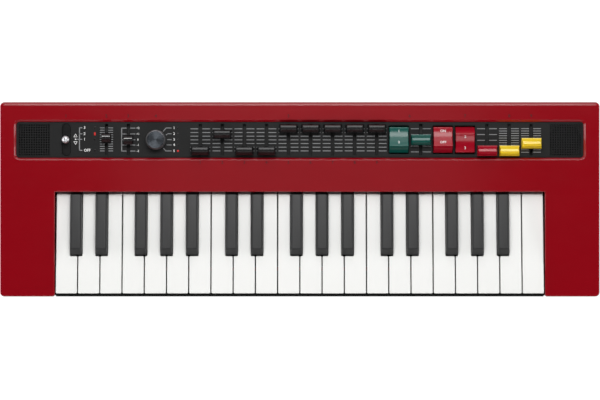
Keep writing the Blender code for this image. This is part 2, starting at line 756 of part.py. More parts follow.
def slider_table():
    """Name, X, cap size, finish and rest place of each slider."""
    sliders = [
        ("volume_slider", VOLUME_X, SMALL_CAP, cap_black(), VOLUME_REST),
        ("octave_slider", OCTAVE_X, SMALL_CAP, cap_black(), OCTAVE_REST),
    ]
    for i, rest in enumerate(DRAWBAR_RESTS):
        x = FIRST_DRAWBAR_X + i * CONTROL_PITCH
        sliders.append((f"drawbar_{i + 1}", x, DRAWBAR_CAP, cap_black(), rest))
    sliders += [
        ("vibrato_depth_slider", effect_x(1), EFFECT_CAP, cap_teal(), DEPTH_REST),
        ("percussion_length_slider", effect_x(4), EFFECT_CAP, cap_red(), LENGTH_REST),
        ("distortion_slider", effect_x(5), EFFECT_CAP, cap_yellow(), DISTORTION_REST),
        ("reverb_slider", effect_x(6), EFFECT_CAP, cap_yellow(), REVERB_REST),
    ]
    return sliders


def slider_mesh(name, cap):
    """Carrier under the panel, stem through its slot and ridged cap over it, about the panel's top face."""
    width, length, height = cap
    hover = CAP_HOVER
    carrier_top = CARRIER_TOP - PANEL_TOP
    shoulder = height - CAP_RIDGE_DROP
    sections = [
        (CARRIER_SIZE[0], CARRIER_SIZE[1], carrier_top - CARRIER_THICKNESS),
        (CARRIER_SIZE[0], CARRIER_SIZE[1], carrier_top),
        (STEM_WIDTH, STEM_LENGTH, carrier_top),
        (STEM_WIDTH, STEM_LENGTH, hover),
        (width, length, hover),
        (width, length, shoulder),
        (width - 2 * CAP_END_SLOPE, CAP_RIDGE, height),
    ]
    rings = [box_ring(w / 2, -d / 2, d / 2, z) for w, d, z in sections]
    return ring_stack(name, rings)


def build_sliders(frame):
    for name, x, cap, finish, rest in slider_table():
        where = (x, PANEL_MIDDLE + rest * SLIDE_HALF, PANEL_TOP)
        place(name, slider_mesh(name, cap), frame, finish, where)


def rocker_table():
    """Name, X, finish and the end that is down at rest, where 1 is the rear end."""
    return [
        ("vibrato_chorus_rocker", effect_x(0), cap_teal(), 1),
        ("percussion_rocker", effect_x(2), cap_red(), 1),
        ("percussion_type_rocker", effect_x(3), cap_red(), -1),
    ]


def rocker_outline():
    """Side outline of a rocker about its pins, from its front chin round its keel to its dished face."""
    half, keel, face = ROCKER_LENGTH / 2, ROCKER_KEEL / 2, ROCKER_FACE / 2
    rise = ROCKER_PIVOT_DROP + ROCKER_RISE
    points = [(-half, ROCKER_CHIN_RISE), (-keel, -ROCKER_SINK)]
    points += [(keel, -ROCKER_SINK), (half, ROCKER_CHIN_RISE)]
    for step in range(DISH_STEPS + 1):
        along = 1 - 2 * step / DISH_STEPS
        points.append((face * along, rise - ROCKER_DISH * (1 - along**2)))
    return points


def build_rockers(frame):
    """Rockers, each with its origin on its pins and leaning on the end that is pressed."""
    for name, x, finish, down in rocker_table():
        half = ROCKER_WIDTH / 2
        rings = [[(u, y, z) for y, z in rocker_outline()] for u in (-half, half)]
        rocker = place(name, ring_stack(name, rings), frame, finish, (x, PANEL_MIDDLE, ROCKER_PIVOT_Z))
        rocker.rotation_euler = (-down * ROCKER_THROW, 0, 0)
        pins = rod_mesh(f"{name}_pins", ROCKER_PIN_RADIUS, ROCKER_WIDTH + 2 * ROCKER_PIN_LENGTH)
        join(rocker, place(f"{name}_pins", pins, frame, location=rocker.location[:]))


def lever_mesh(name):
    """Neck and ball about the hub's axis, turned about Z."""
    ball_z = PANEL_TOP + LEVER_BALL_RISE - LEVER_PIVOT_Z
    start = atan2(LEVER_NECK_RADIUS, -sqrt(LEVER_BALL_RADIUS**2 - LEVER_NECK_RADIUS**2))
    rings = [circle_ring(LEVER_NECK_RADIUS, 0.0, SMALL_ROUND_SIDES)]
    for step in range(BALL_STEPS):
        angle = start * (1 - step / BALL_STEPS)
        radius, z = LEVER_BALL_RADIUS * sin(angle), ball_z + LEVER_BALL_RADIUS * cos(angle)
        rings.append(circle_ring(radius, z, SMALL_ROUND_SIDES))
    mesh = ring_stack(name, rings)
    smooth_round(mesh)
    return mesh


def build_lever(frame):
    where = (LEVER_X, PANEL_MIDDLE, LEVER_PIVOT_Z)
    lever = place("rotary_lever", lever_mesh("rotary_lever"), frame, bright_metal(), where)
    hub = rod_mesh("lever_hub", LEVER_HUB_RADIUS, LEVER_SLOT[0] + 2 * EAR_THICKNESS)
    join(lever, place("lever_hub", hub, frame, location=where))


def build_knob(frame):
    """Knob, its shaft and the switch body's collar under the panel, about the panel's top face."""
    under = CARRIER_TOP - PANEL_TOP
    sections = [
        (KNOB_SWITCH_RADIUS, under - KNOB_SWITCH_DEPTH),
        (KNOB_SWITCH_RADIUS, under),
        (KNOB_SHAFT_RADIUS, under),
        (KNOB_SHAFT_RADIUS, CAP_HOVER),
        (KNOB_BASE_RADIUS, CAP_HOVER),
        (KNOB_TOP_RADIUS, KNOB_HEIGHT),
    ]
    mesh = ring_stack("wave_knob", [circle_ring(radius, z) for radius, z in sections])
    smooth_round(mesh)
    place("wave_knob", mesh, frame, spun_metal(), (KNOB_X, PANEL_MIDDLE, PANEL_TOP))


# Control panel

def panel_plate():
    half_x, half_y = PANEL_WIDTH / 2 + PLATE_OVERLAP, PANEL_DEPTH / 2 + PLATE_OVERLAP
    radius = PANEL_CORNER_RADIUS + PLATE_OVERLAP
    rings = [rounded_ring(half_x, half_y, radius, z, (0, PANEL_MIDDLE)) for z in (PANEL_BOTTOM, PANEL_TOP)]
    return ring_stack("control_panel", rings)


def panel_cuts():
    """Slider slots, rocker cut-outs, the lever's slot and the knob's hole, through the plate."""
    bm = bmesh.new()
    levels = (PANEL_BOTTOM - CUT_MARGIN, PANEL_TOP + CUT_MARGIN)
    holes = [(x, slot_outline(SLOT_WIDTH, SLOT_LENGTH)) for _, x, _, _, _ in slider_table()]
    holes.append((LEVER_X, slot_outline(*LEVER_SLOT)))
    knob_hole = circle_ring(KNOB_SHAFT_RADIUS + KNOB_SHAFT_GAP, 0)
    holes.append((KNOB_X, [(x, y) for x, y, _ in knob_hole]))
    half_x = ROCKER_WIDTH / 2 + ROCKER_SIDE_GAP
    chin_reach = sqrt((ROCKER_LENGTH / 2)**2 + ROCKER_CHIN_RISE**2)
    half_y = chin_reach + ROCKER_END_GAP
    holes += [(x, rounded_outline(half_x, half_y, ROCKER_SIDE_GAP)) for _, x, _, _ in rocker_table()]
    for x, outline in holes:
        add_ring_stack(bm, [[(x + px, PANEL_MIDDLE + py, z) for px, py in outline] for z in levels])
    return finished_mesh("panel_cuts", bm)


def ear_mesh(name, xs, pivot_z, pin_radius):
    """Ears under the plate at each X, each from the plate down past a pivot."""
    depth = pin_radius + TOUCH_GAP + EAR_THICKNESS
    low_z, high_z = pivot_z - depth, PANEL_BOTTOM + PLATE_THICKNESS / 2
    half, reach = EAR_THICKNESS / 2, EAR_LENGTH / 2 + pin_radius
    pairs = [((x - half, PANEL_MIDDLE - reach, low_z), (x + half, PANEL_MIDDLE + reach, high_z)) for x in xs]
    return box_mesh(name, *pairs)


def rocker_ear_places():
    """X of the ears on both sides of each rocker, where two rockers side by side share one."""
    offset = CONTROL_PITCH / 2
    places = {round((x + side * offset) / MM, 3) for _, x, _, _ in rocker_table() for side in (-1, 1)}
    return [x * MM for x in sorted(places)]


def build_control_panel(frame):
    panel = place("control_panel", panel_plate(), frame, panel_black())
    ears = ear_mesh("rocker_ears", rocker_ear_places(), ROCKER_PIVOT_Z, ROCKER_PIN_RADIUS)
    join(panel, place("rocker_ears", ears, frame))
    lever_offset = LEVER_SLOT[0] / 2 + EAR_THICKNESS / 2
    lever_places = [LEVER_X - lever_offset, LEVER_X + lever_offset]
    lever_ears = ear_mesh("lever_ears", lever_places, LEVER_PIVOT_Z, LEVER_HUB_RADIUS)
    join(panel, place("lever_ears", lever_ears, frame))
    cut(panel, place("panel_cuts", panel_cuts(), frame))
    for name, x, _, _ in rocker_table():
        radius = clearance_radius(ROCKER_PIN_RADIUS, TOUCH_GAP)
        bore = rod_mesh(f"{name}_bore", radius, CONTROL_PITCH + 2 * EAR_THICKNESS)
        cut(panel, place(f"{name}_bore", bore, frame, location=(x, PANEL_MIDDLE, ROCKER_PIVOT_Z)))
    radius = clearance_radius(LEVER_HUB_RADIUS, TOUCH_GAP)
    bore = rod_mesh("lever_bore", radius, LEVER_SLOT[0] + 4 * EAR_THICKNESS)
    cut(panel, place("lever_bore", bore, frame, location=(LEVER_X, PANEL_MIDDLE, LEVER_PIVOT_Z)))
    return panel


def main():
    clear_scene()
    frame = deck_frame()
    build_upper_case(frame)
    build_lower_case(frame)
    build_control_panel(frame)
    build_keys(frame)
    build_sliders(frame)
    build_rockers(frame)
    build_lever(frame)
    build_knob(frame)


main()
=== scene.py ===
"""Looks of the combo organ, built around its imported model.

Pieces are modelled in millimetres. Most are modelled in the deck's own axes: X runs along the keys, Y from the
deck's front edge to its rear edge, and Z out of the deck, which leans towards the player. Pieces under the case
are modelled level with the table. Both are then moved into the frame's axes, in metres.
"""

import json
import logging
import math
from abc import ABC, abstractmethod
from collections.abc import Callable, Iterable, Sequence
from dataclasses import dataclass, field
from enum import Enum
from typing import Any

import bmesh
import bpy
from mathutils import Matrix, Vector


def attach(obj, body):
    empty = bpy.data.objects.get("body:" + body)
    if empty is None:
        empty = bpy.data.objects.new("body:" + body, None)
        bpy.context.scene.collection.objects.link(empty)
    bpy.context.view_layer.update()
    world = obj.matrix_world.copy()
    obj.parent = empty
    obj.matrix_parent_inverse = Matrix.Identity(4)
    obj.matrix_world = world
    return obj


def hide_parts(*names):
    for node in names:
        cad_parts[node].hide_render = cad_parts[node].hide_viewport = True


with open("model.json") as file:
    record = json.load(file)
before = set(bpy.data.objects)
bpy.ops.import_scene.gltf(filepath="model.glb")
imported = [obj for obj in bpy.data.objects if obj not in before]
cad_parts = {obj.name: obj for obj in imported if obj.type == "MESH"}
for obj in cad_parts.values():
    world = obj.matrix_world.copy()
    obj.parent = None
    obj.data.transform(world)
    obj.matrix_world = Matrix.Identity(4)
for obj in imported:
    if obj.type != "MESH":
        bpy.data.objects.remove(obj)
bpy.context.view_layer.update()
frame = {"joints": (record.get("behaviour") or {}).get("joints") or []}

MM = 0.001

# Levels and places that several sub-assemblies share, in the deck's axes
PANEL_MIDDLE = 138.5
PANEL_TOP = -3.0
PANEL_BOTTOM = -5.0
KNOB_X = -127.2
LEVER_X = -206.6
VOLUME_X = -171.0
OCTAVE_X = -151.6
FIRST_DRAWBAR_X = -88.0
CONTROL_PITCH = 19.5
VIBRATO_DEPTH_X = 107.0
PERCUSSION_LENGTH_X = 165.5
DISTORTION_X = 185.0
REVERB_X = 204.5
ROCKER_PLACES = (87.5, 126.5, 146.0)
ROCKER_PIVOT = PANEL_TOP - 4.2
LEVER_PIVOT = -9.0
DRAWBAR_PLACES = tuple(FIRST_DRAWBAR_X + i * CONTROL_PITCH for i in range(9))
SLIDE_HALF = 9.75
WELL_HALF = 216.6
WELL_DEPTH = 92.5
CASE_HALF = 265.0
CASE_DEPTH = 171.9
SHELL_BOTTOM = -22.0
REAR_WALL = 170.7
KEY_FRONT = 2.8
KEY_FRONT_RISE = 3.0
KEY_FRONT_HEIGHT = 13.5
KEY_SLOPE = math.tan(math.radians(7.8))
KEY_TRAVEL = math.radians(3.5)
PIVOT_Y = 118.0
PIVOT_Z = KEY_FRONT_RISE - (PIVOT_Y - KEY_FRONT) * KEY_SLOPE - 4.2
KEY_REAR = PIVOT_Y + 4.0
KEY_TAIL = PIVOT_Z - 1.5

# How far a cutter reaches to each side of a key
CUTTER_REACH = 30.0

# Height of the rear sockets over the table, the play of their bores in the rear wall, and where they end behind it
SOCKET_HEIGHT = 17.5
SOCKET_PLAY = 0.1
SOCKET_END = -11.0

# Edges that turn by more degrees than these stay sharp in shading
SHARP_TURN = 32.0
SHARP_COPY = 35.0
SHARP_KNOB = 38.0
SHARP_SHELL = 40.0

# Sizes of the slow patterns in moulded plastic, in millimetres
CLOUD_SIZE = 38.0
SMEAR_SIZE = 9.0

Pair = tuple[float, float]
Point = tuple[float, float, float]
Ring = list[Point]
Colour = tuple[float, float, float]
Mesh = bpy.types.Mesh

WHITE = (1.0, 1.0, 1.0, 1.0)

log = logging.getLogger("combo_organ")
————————
Which lines above run from the one containing "build_upper_case(frame)" down to the one containing "obj.parent = empty"? Repeat exactly those, both ends included, and nothing else.

_RESPONSE BELOW_
    build_upper_case(frame)
    build_lower_case(frame)
    build_control_panel(frame)
    build_keys(frame)
    build_sliders(frame)
    build_rockers(frame)
    build_lever(frame)
    build_knob(frame)


main()
=== scene.py ===
"""Looks of the combo organ, built around its imported model.

Pieces are modelled in millimetres. Most are modelled in the deck's own axes: X runs along the keys, Y from the
deck's front edge to its rear edge, and Z out of the deck, which leans towards the player. Pieces under the case
are modelled level with the table. Both are then moved into the frame's axes, in metres.
"""

import json
import logging
import math
from abc import ABC, abstractmethod
from collections.abc import Callable, Iterable, Sequence
from dataclasses import dataclass, field
from enum import Enum
from typing import Any

import bmesh
import bpy
from mathutils import Matrix, Vector


def attach(obj, body):
    empty = bpy.data.objects.get("body:" + body)
    if empty is None:
        empty = bpy.data.objects.new("body:" + body, None)
        bpy.context.scene.collection.objects.link(empty)
    bpy.context.view_layer.update()
    world = obj.matrix_world.copy()
    obj.parent = empty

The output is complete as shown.